### Description of the task
Print exactly those lines that run from the beginning of the data to the line bearing "const PIN_GAP = 0.15;", inclusive.
***
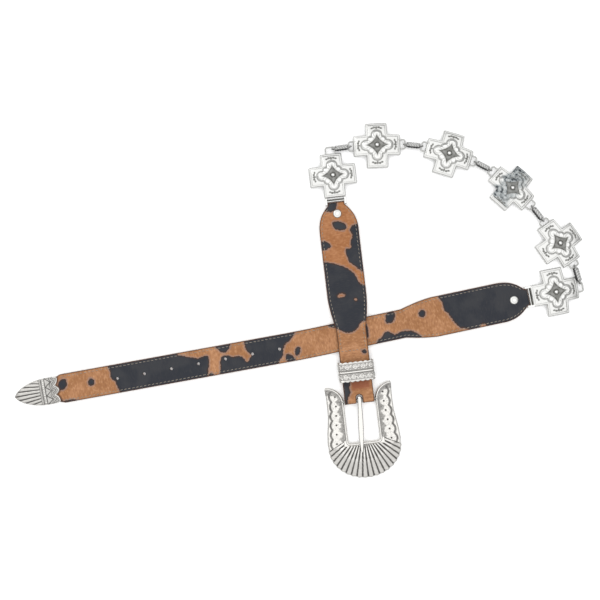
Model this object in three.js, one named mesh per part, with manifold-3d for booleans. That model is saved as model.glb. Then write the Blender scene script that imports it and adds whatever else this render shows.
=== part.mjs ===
// A concho belt laid flat: two leather straps joined by a chain of six cast crosses, with a buckle,
// a keeper and a tip cap of worked metal. Lengths are in millimetres, angles in degrees, +Z is up.
import * as THREE from "three";
import { mergeVertices } from "three/addons/utils/BufferGeometryUtils.js";
import Module from "manifold-3d";

const wasm = await Module();
wasm.setup();

// Clearances
const GAP = 0.3; // between pieces that lie against each other
const PIN_GAP = 0.15; // between a pin or wire and what is threaded on it

// Leather
const LEATHER = 2.7; // thickness of both straps
const SKIVED = 1.0; // thickness where a strap folds round an end pin
const LONG_LENGTH = 483.5; // fold at the last cross to the point of the tip cap
const LONG_WIDTH = 26.6;
const SHORT_LENGTH = 187; // fold at the first cross to fold at the buckle
const SHORT_WIDTH = 27.2;
const FLARE_LENGTH = 118; // widened end next to a cross
const LONG_FLARE = 36.9; // width of the long strap's flare
const SHORT_FLARE = 36.2;
const NECK_RUN = 30; // from the narrow neck out to the full flare
const SHOULDER_RUN = 30; // from the full flare back to the straight strap
const TAB_LENGTH = 25; // end turned back under a flare and riveted
const TAB_THICKNESS = 1.2;
const TAB_RAMP = 6; // how soon the strap drops to the ground past a tab
const BEND_START = 195; // gentle sideways bend of the long strap, from its fold
const BEND_RUN = 36;
const BEND_ANGLE = 1.7;
const RISE_RUN = 16; // length of the short strap's climb over the long one
const FOLD_THICKNESS = 1.3; // leather round the buckle's bar
const PRONG_SLOT_WIDTH = 6.4;
const PRONG_SLOT_LENGTH = 6.2; // from the bar's axis back into the strap
const HOLE_DIAMETER = 2.8;
const HOLE_COUNT = 7;
const HOLE_PITCH = 25.4;
const FIRST_HOLE = 96.1; // from the point of the tip cap
const RIVET_DIAMETER = 7.7;
const RIVET_HEIGHT = 1.3;
const RIVET_SHANK = 2.4;
const LONG_RIVET = 14.3; // from the fold to the rivet
const SHORT_RIVET = 11;

// Crosses
const SPAN = 43.5; // over two opposite arms
const ARM_WIDTH = 20;
const ARM_CORNER = 0.9; // radius of the arms' corners
const PLATE = 2.1; // thickness of the cast plate at its border
const BEVEL = 0.8; // width and depth of the sloped edge
const BORDER = 1.4; // flat border inside the bevel
const RELIEF = 0.35; // how far border and medallion stand above the field
const DOME_RISE = 4; // how far the middle of a cross bulges up
const DOME_RADIUS = 24;
const TIP_LOBE = { centre: 9.4, radius: 5.5 };
const DIAGONAL_LOBE = { centre: 8.2, radius: 3.4 };
const STAR_TIP = 10;
const STAR_WAIST = 3.9;
const BOSS_RADIUS = 1.7;
const BOSS_HEIGHT = 1.1;
const LOOP_WIDTH = 9.9; // over the flat wire loop at an arm's end
const LOOP_DEPTH = 5;
const LOOP_WIRE = 1.4;
const LOOP_SINK = 1.2; // how far the legs reach into the arm
const LOOP_CORNER = 1.7;
const SLOT_WIDTH = 16; // across the ladder that holds a strap
const EAR_WIDTH = 1.7;
const SLOT_DEPTH = 1.3; // open slot next to the cross
const STRIP = 1.3; // bar that shows between slot and leather
const END_PIN = 1.4; // diameter of the pin inside the leather's fold
const EAR_SINK = 2; // how far the ears reach under the arm
const EAR_RISE = 0.7; // how far ears and strip stand above the cross's border
const EAR_UNDER = 0.4; // underside of the ears above the ground
const STRIP_UNDER = 0.8;
const JOIN = 0.5; // overlap of soldered pieces

// Twisted links
const LINK_LENGTH = 18.2; // between the wire centres of its two eyes' ends
const EYE_WIRE = 1.2;
const EYE_HOLE = 2.8;
const TWIST_DIAMETER = 4.2;
const TWIST_DEPTH = 0.3;
const TWIST_STRANDS = 3;
const TWIST_ANGLE = 240;

// Headings of the chain's pieces, from the long strap's cross to the short strap's. A link pulled tight
// has no slack; slack moves both its eyes that far back towards their crosses.
const CHAIN_ROUTE = [
  { name: "concho_6", heading: 11 },
  { name: "link_5", heading: 107.5, slack: 0 },
  { name: "concho_5", heading: 125 },
  { name: "link_4", heading: 128, slack: 0 },
  { name: "concho_4", heading: 138.5 },
  { name: "link_3", heading: 152.5, slack: 0 },
  { name: "concho_3", heading: 163.5 },
  { name: "link_2", heading: 174, slack: 0 },
  { name: "concho_2", heading: 182.5 },
  { name: "link_1", heading: 187.5, slack: 1 },
  { name: "concho_1", heading: 276.5 },
];
const LONG_HEADING = 192;
const SHORT_HEADING = 276.8;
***
### The output
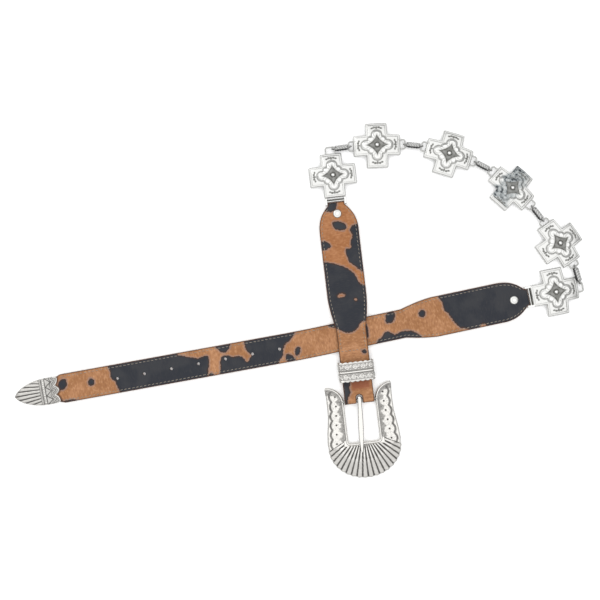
Model this object in three.js, one named mesh per part, with manifold-3d for booleans. That model is saved as model.glb. Then write the Blender scene script that imports it and adds whatever else this render shows.
=== part.mjs ===
// A concho belt laid flat: two leather straps joined by a chain of six cast crosses, with a buckle,
// a keeper and a tip cap of worked metal. Lengths are in millimetres, angles in degrees, +Z is up.
import * as THREE from "three";
import { mergeVertices } from "three/addons/utils/BufferGeometryUtils.js";
import Module from "manifold-3d";

const wasm = await Module();
wasm.setup();

// Clearances
const GAP = 0.3; // between pieces that lie against each other
const PIN_GAP = 0.15; // between a pin or wire and what is threaded on it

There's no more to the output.